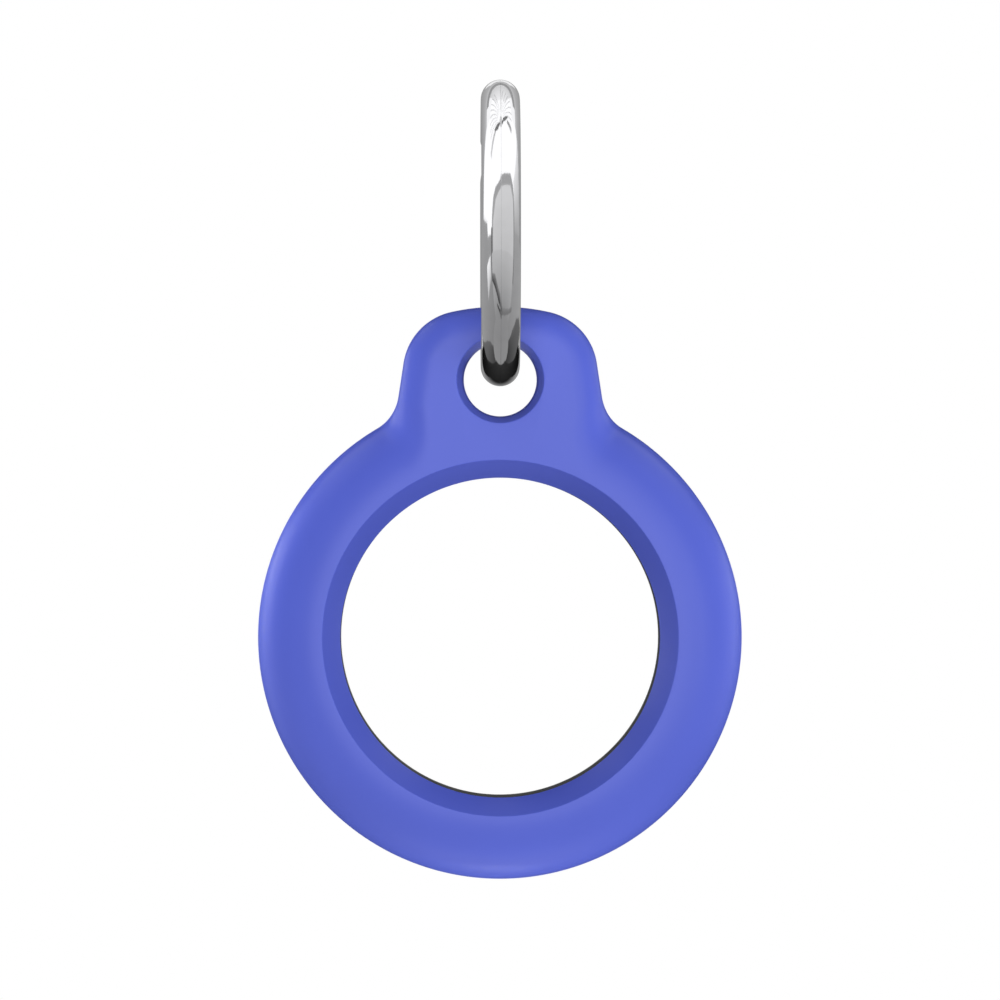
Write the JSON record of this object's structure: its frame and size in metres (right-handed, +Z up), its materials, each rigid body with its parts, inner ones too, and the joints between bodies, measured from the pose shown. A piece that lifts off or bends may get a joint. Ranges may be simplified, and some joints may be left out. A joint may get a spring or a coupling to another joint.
{
  "type": "tracker tag holder",
  "caption": "Round holder with a see-through window and a lug for a round tracker tag, closed from behind by a twist-on cap and hung on a split key ring.",
  "frame": {"origin": "centre of the tag's pocket, on its axis and on the body's middle plane", "axes": "+X to the right and +Z up as seen from the front, +Y along the pocket's axis from the front face to the rear"},
  "size_m": [0.04, 0.0252, 0.0659],
  "materials": {
    "moulded_body": "satin, very fine texture",
    "soft_pad": "matte",
    "ring_steel": "polished"
  },
  "bodies": {
    "ring": {"key_ring": "ring_steel"},
    "shell": {"body_shell": "moulded_body"},
    "cushion": {"cushion_ring": "soft_pad"},
    "cap": {"rear_cap": "moulded_body"}
  },
  "joints": [
    {"name": "ring_swing", "type": "hinge", "parent": "ring", "child": "shell", "pos_m": [0, -0.0028, 0.02228], "axis": [0, 1, 0], "range_deg": [-118, 118]},
    {"name": "pull_off", "type": "slide", "parent": "shell", "child": "cushion", "axis": [0, 1, 0], "range_m": [0, 0.016]},
    {"name": "twist_lock", "type": "hinge", "parent": "cushion", "child": "cap", "pos_m": [0, 0, 0], "axis": [0, 1, 0], "range_deg": [-40, 0]}
  ]
}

---

**Instructions to follow:** Extract the complete listing above, reproducing each line exactly.

**Result of this task:**
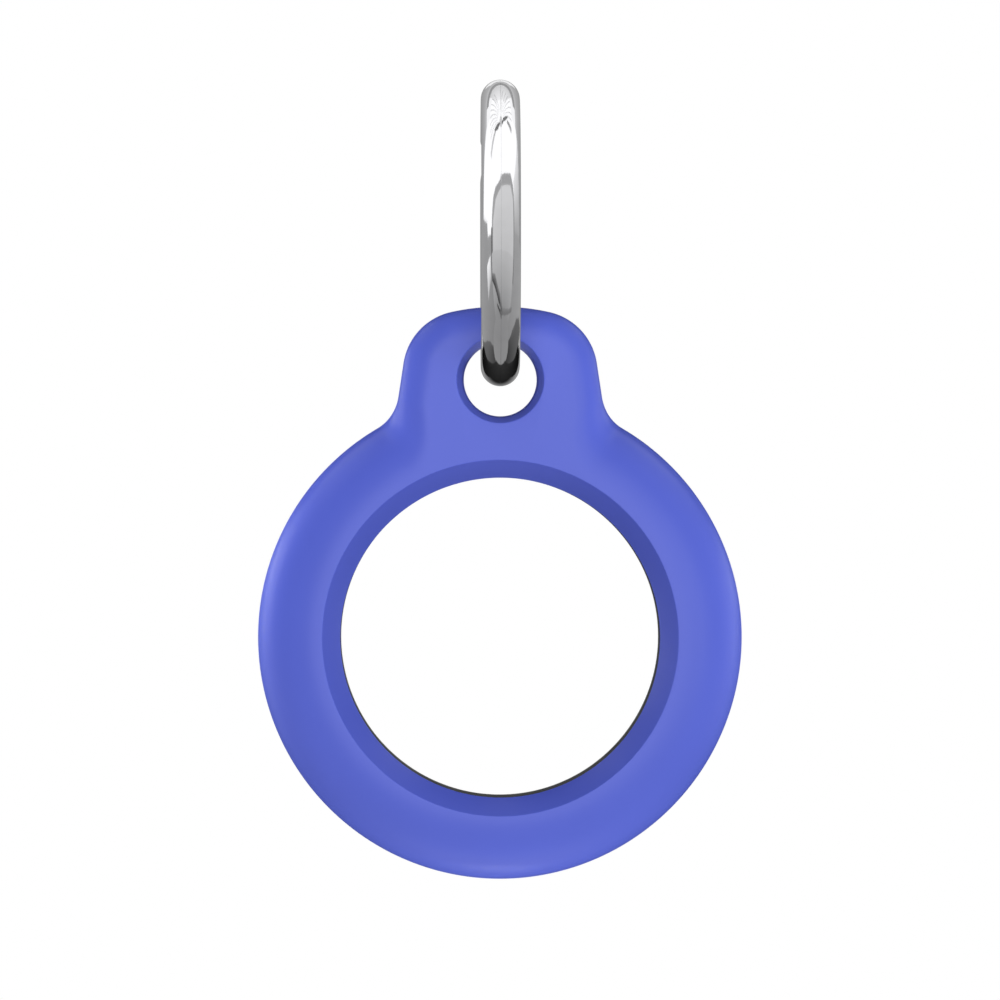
Write the JSON record of this object's structure: its frame and size in metres (right-handed, +Z up), its materials, each rigid body with its parts, inner ones too, and the joints between bodies, measured from the pose shown. A piece that lifts off or bends may get a joint. Ranges may be simplified, and some joints may be left out. A joint may get a spring or a coupling to another joint.
{
  "type": "tracker tag holder",
  "caption": "Round holder with a see-through window and a lug for a round tracker tag, closed from behind by a twist-on cap and hung on a split key ring.",
  "frame": {"origin": "centre of the tag's pocket, on its axis and on the body's middle plane", "axes": "+X to the right and +Z up as seen from the front, +Y along the pocket's axis from the front face to the rear"},
  "size_m": [0.04, 0.0252, 0.0659],
  "materials": {
    "moulded_body": "satin, very fine texture",
    "soft_pad": "matte",
    "ring_steel": "polished"
  },
  "bodies": {
    "ring": {"key_ring": "ring_steel"},
    "shell": {"body_shell": "moulded_body"},
    "cushion": {"cushion_ring": "soft_pad"},
    "cap": {"rear_cap": "moulded_body"}
  },
  "joints": [
    {"name": "ring_swing", "type": "hinge", "parent": "ring", "child": "shell", "pos_m": [0, -0.0028, 0.02228], "axis": [0, 1, 0], "range_deg": [-118, 118]},
    {"name": "pull_off", "type": "slide", "parent": "shell", "child": "cushion", "axis": [0, 1, 0], "range_m": [0, 0.016]},
    {"name": "twist_lock", "type": "hinge", "parent": "cushion", "child": "cap", "pos_m": [0, 0, 0], "axis": [0, 1, 0], "range_deg": [-40, 0]}
  ]
}